After the detection of a crash, insurers can use the telematics data to help them begin the claims process, called first notice of loss within the industry (FNOL), and then settle them more quickly for UBI policyholders. When the insurer has data to support that a real collision has occurred, it reduces the potential for fraud and some of the other investigative steps that may otherwise have been required to verify that the claim was legitimate.
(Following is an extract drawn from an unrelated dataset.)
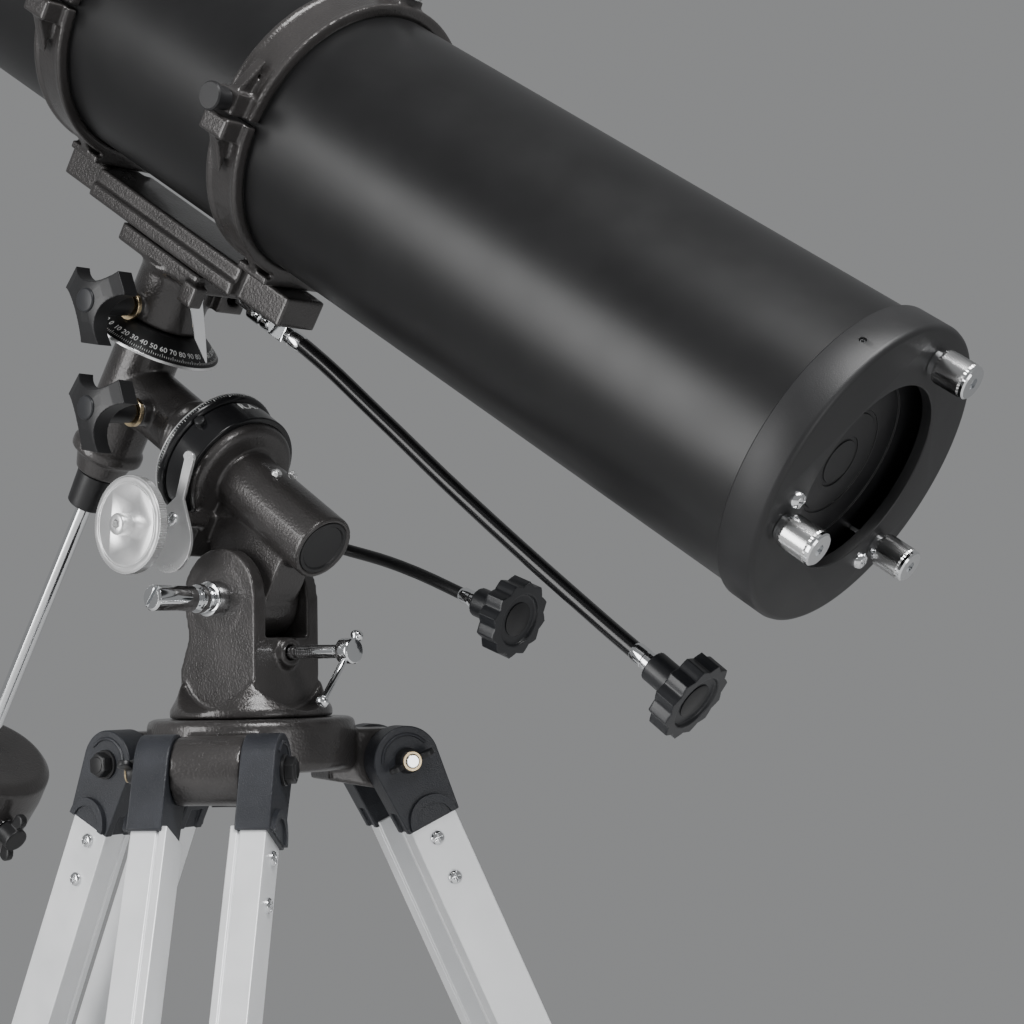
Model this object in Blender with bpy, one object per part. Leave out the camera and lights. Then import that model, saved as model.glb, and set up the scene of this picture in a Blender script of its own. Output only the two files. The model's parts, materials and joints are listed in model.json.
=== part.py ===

A number of items such as location, date and time, speed, general driving behavior, and perhaps even dashcam video can all be automatically documented. As vehicles become more advanced, there may also be cases where the vehicle’s systems could have contributed to an accident, which can be recorded as well on a connected vehicle, and this may come to be important to prove who is liable. Based on how hard the hit was, the insurer could also be able to indicate whether they should expect any bodily injuries or if it’s likely to be limited to just physical damage of the vehicle itself, thereby routing the claim through the appropriate path internally.
Beyond automatic crash detection and FNOL, other location-based services gaining in popularity are gas station and parking spot finding tools, repair shop locators, and weather alerts for things like hail which undoubtably can cause sizable auto insurance claims. The trend of insurers adding more features and services is likely to continue as they attempt to drive further policyholder engagement with their apps.